Looking at Abbreviations
Abbreviations are common: sk is used for socket, msg is used for message, etc.
bpf_sk_redirect_map
Let’s translate this into plain English.
- This BPF function does something.
- This is doing something for a socket.
- This is redirecting ___ by a map.
“___” can be naturally inferred as “the packet referenced” if you’re in a related field. Combining it again: “This BPF function redirects the socket referenced by the map.”
Also, it guides you through flags for selecting specific ingress paths like BPF_F_INGRESS, just like high-level languages. The docs list Program types and Map types so you won’t get lost.
Benchmark Results
yjlee@yjlee-linuxonmac:~/cloudflare-study/ebpf-sockmap$ sudo ./echo-sockmap 127.0.0.1:8080
[+] Accepting on 127.0.0.1:8080 busy_poll=0
[+] rx=102400001 tx=0
^C
yjlee@yjlee-linuxonmac:~/cloudflare-study/ebpf-sockmap$ sudo ./echo-naive 127.0.0.1:8080
[+] Accepting on 127.0.0.1:8080 busy_poll=0
[-] edge side EOF
[+] Read 97.7MiB in 1075.9ms
^C
yjlee@yjlee-linuxonmac:~/cloudflare-study/ebpf-sockmap$ sudo ./echo-splice 127.0.0.1:8080
[+] Accepting on 127.0.0.1:8080 busy_poll=0
[-] edge side EOF
[+] Read 97.7MiB in 1064.3ms
^C
SOCKMAP is fast enough that it’s easier to express throughput using tx/rx counters. In this run, splice improved only slightly (~11ms best-case). This matches the intuition: if you can build a true in-kernel fast path, the difference can be much larger than what you get from “better user-space piping.”

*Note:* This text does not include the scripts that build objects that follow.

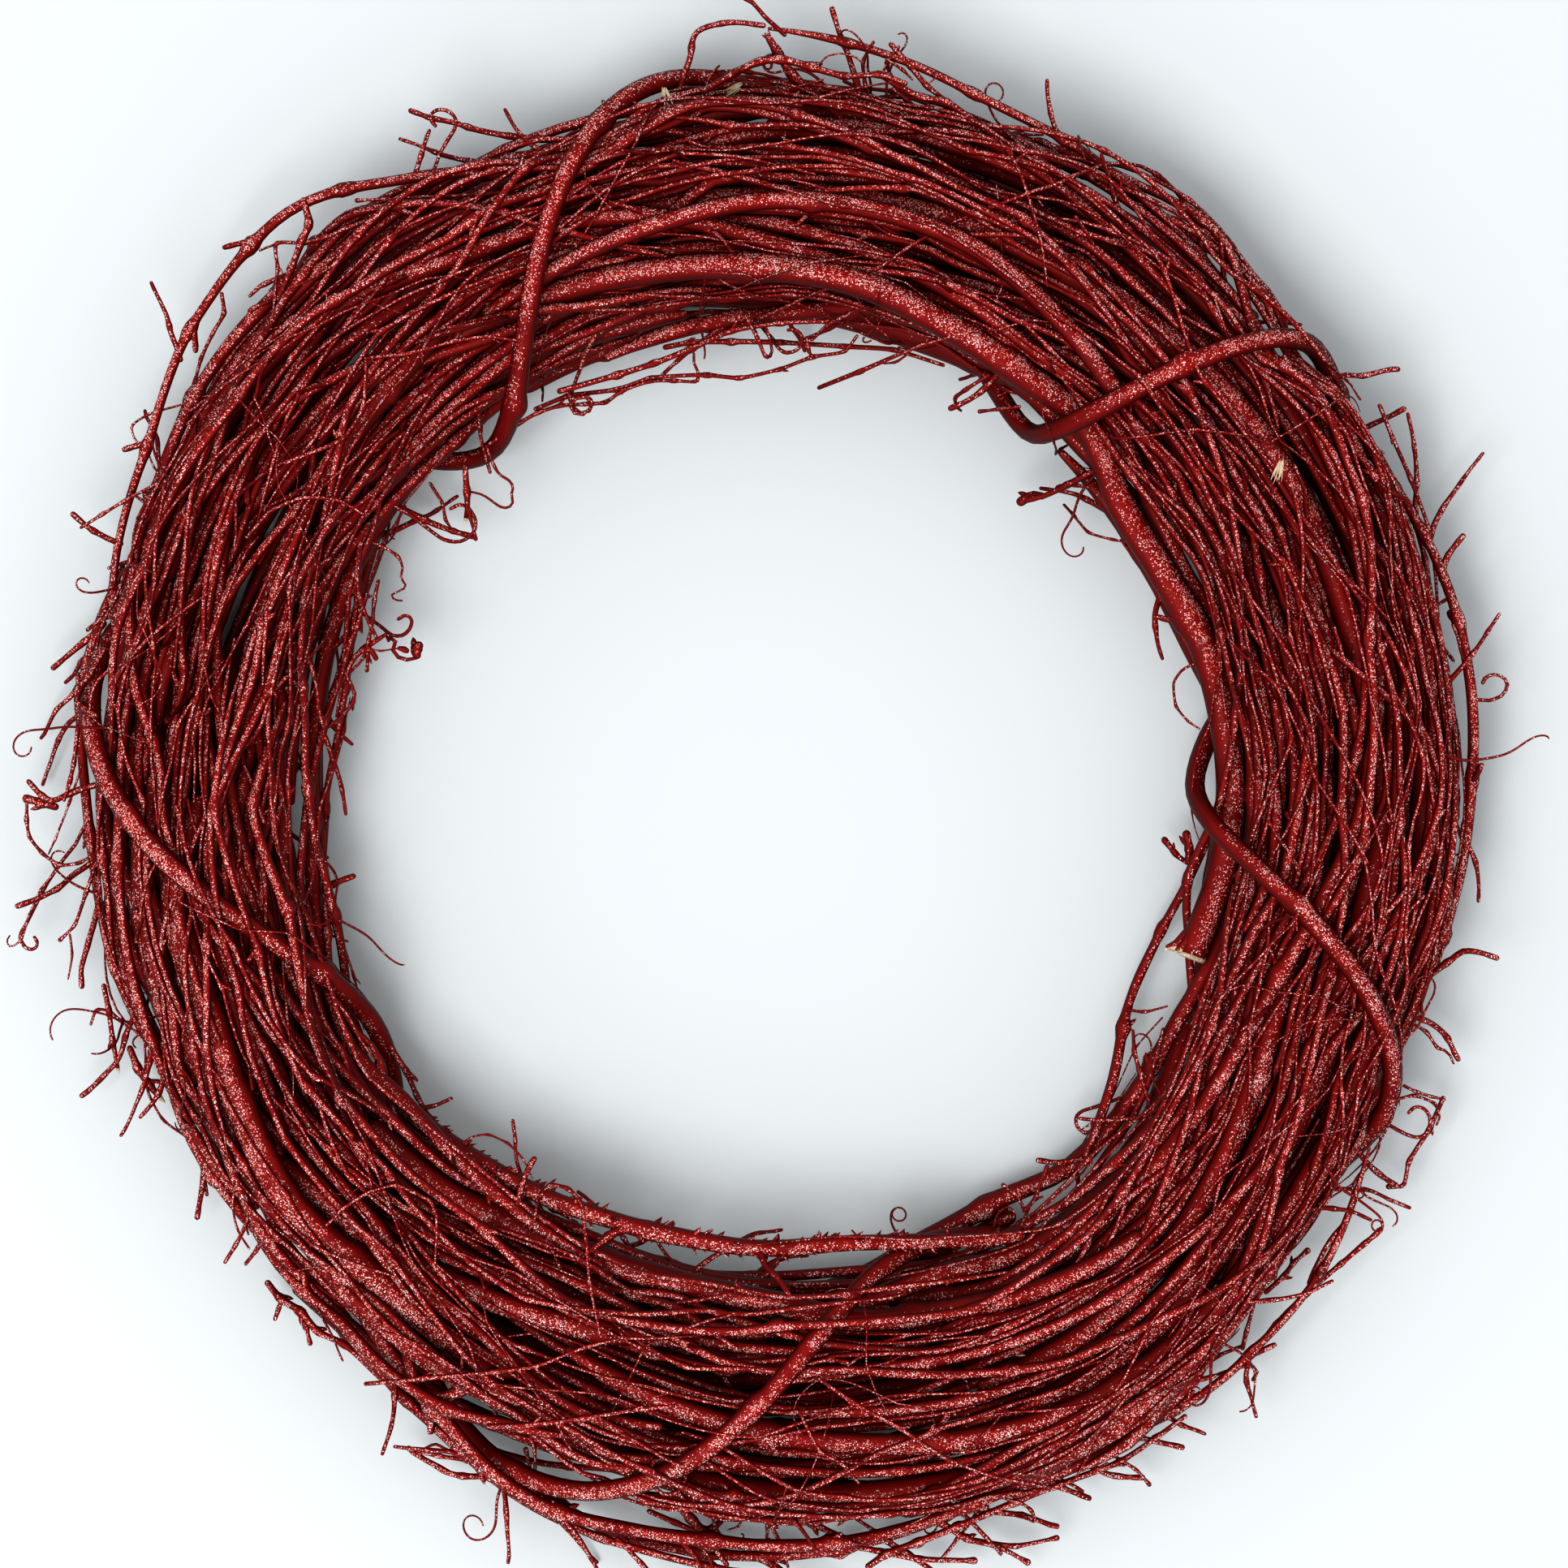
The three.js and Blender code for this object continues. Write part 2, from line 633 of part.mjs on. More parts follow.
// A place on a cane, a number of stations from its start
function placeOnCane(cane, stationsAlong) {
  const i = Math.min(cane.span - 1, Math.floor(stationsAlong));
  const share = stationsAlong - i;
  const from = cane.row[i];
  const to = cane.row[i + 1];
  return {
    at: from.clone().lerp(to, share),
    way: to.clone().sub(from).normalize(),
    girth: cane.girths[i] * (1 - share) + cane.girths[i + 1] * share,
  };
}

function outwardFrom(point) {
  const angle = Math.atan2(point.y, point.x);
  const out = (Math.hypot(point.x, point.y) - centreRadius(angle)) / bundleHalfWidth;
  const up = (point.z - bundleHeight) / bundleHalfHeight;
  return new THREE.Vector3(out * Math.cos(angle), out * Math.sin(angle), up).normalize();
}

function drawnTwig(cane, draw) {
  const { at, way, girth } = placeOnCane(cane, between(draw, twigRoots) * cane.span);
  const outward = outwardFrom(at);
  const side = new THREE.Vector3().crossVectors(way, outward);
  const lean = between(draw, twigLean) * degree;
  const tipLean = between(draw, twigTipLean) * degree;
  const skew = between(draw, twigSkew);
  const length = between(draw, twigLength);
  const forward = draw() < twigsForward ? 1 : -1;
  const thick = Math.min(between(draw, twigRadius), rootShare * girth);
  const points = [at];
  for (let j = 0; j < twigSteps; j++) {
    const turn = lean + ((tipLean - lean) * j) / (twigSteps - 1);
    const heading = way.clone().multiplyScalar(forward * Math.cos(turn));
    heading.addScaledVector(outward, Math.sin(turn)).addScaledVector(side, skew * Math.sin(turn)).normalize();
    points.push(points[j].clone().addScaledVector(heading, length / twigSteps));
  }
  return { points, radii: points.map((_, j) => thick + (twigTip - thick) * (j / twigSteps)) };
}

function addTwig(cane, { points, radii }, stems) {
  cane.grown.push({ points, radii });
  stems.push(...stemPieces(null, points, radii));
}

// A twig shows where its tip leaves the bundle at the sides or on top
function tipShows(point) {
  const angle = Math.atan2(point.y, point.x);
  const out = Math.hypot(point.x, point.y) - centreRadius(angle);
  return Math.abs(out) > halfWidth(angle) - edgeBand || point.z > bundleHeight + bundleHalfHeight - edgeBand;
}

function growTwigs(cane, draw, stems) {
  for (let n = 0; n < cane.twigs; n++) {
    for (let attempt = 0; attempt < twigAttempts; attempt++) {
      const twig = drawnTwig(cane, draw);
      if (!tipShows(twig.points[twigSteps]) || !hasRoom(twig.points, twig.radii, cane, stems)) continue;
      addTwig(cane, twig, stems);
      break;
    }
  }
}

function spotAt(at, away, height) {
  return new THREE.Vector3(away * Math.cos(at * degree), away * Math.sin(at * degree), height);
}

// Places near the listed root where a stray twig could grow, the nearest first
function strayRoots(canes, [at, away], tipHeight) {
  const goal = spotAt(at, away, tipHeight);
  const roots = [];
  for (const cane of canes) {
    for (let n = 0; n < rootsPerStation * (cane.span - 1); n++) {
      const { at: spot, girth } = placeOnCane(cane, (n + 0.5) / rootsPerStation);
      const reach = Math.hypot(spot.x - goal.x, spot.y - goal.y) + rootHeightWeight * Math.abs(spot.z - goal.z);
      if (reach < farthestRoot) roots.push({ cane, spot, girth, reach });
    }
  }
  return roots.sort((a, b) => a.reach - b.reach);
}

function curlPoints(end, heading, radius) {
  const side = new THREE.Vector3(-heading.y, heading.x, 0).normalize();
  const points = [];
  for (let n = 1; n <= curlSteps; n++) {
    const turn = (curlTurn * n) / curlSteps;
    const size = radius * (1 - (curlShrink * n) / curlSteps);
    const spot = end.clone().addScaledVector(side, radius - size * Math.cos(turn));
    spot.addScaledVector(heading, size * Math.sin(turn));
    spot.z += curlRise * radius * (n / curlSteps);
    points.push(spot);
  }
  return points;
}

function strayPath(root, { tip, then, bow = 0, curl }) {
  const end = spotAt(...tip);
  const across = end.clone().sub(root);
  const bend = new THREE.Vector3(-across.y, across.x, 0).setLength(bow || 1e-9);
  const middle = root.clone().lerp(end, 0.5).add(bend);
  const corners = [root, middle, end];
  if (then) corners.push(spotAt(...then));
  const points = new THREE.CatmullRomCurve3(corners).getPoints(twigSteps + (then ? 1 : 0));
  const heading = end.clone().sub(points[twigSteps - 1]).setZ(0).normalize();
  return curl ? [...points, ...curlPoints(end, heading, curl)] : points;
}

function growStray(stray, canes, stems) {
  for (const { cane, spot, girth } of strayRoots(canes, stray.root, stray.tip[2])) {
    const points = strayPath(spot, stray);
    const last = points.length - 1;
    const [thick, thin] = stray.curl ? [tendrilRadius, tendrilRadius] : strayTwigRadius;
    const root = Math.min(stray.radius ?? thick, rootShare * girth);
    const radii = points.map((_, j) => root + (thin - root) * (j / last));
    if (!hasRoom(points, radii, cane, stems)) continue;
    addTwig(cane, { points, radii }, stems);
    return;
  }
  console.log("no room for", JSON.stringify(stray));
}

function growThorns(cane) {
  for (let n = 0; n < thornCount; n++) {
    const { at, way, girth } = placeOnCane(cane, (cane.span * (n + 0.5)) / thornCount);
    const outward = outwardFrom(at);
    const side = new THREE.Vector3().crossVectors(way, outward);
    const turn = thornSpread * ((n % 3) - 1);
    const heading = outward.multiplyScalar(Math.cos(turn)).addScaledVector(side, Math.sin(turn));
    heading.addScaledVector(way, thornSlant);
    const tip = at.clone().addScaledVector(heading.normalize(), girth + thornHeight);
    cane.grown.push({ points: [at, tip], radii: [thornBase, thornTip], sides: thornSides });
  }
}

// What lies below the surface, which wears the binding vine's underside flat
function underFloor() {
  const span = 4 * ringRadius;
  const depth = 2 * bindingRadius;
  const geometry = new THREE.BoxGeometry(span, span, depth).translate(0, 0, -depth / 2);
  geometry.deleteAttribute("normal");
  geometry.deleteAttribute("uv");
  return mergeVertices(geometry);
}

function caneSolid(cane) {
  const stem = solidOf(tubeGeometry(cane.row, cane.girths, cane.sides));
  return cane.grown.reduce((solid, { points, radii, sides = twigSides }) => {
    return solid.add(solidOf(tubeGeometry(points, radii, sides)));
  }, stem);
}

// The wreath

const bark = new THREE.MeshStandardMaterial({ color: "#7a1a1c", roughness: 0.55, metalness: 0 });

function meshOf(name, solid) {
  const mesh = new THREE.Mesh(geometryOf(solid), bark.clone());
  mesh.name = name;
  return mesh;
}

const caneDraw = drawStream(caneSeed);
const twigDraw = drawStream(twigSeed);
const canes = placedCanes.map(placedCane);
for (const family of caneFamilies)
  for (let n = 1; n <= family.count; n++)
    canes.push(drawnCane(`${family.name}_${String(n).padStart(2, "0")}`, family, caneDraw));
for (const cane of canes) {
  cane.out.set(cane.aimOut);
  cane.up.set(cane.aimUp);
}

const bindingRow = bindingPlaces().map(({ x, y, z }) => pointAt(x * degree, y, z));
const beads = beadsAlong(bindingRow);
settle(canes, beads);

const bindingRadii = bindingRow.map(() => bindingRadius);
const stems = stemPieces("binding", bindingRow, bindingRadii);
for (const cane of canes) {
  cane.row = worldRow(cane);
  cane.girths = girthRow(cane);
  stems.push(...stemPieces(cane, cane.row, cane.girths));
}
growThorns(canes.find(({ name }) => name === "thorny_cane"));
for (const stray of [...strayTwigs, ...strayTendrils]) growStray(stray, canes, stems);
for (const cane of canes) growTwigs(cane, twigDraw, stems);

const wreath = new THREE.Group();
const binding = solidOf(tubeGeometry(bindingRow, bindingRadii, bindingSides));
wreath.add(meshOf("binding_vine", binding.subtract(solidOf(underFloor()))));
for (const cane of canes) wreath.add(meshOf(cane.name, caneSolid(cane)));

const footprint = new THREE.Box3().setFromObject(wreath);
const middle = footprint.getCenter(new THREE.Vector3());
wreath.position.set(-middle.x, -middle.y, -footprint.min.z);

export default wreath;
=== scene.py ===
import json
import math

import bpy
import numpy as np
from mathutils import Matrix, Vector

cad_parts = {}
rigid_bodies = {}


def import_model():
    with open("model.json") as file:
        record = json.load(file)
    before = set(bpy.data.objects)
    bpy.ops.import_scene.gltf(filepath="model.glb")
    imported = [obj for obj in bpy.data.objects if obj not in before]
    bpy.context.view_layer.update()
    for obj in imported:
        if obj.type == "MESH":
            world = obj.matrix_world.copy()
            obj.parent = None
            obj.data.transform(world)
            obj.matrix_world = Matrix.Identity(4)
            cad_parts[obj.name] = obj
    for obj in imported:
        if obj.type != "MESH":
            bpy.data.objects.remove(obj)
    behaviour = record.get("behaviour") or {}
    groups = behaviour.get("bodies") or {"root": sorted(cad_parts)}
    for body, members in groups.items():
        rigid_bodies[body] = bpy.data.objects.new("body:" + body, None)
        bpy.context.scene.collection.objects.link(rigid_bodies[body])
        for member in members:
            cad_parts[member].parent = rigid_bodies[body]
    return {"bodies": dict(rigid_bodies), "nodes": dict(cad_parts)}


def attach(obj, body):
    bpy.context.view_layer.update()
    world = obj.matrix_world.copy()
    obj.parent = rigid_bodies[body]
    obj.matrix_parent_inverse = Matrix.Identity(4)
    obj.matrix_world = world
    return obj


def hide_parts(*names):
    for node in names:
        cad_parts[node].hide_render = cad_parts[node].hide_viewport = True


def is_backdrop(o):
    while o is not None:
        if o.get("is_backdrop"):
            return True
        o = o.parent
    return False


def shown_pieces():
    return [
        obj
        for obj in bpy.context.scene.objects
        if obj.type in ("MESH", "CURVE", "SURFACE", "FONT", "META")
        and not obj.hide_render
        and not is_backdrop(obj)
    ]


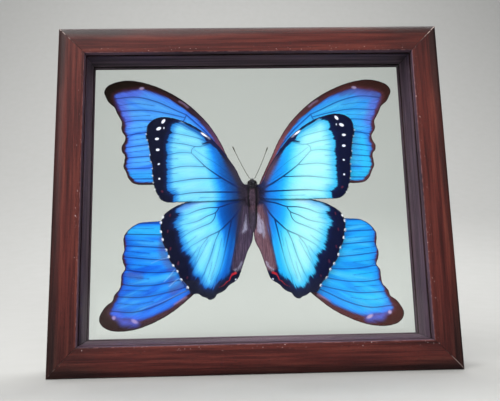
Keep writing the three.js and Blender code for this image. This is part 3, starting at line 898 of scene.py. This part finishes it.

This can be attractive for high-throughput proxies and service networks.
To try it yourself, check out this example which is assembly-optimized for ARM64 machines and improved to specify the attach type when attaching to the kernel: Benchmark Source
It’s a valuable resource to glimpse the code conventions and quality of a large corporation. Read it thoroughly and look for further improvements; it will be a good study.
Closing
The log-bundle metaphor helped me understand why splice and SOCKMAP feel fundamentally different. I’ll keep posting notes as I explore more eBPF networking topics.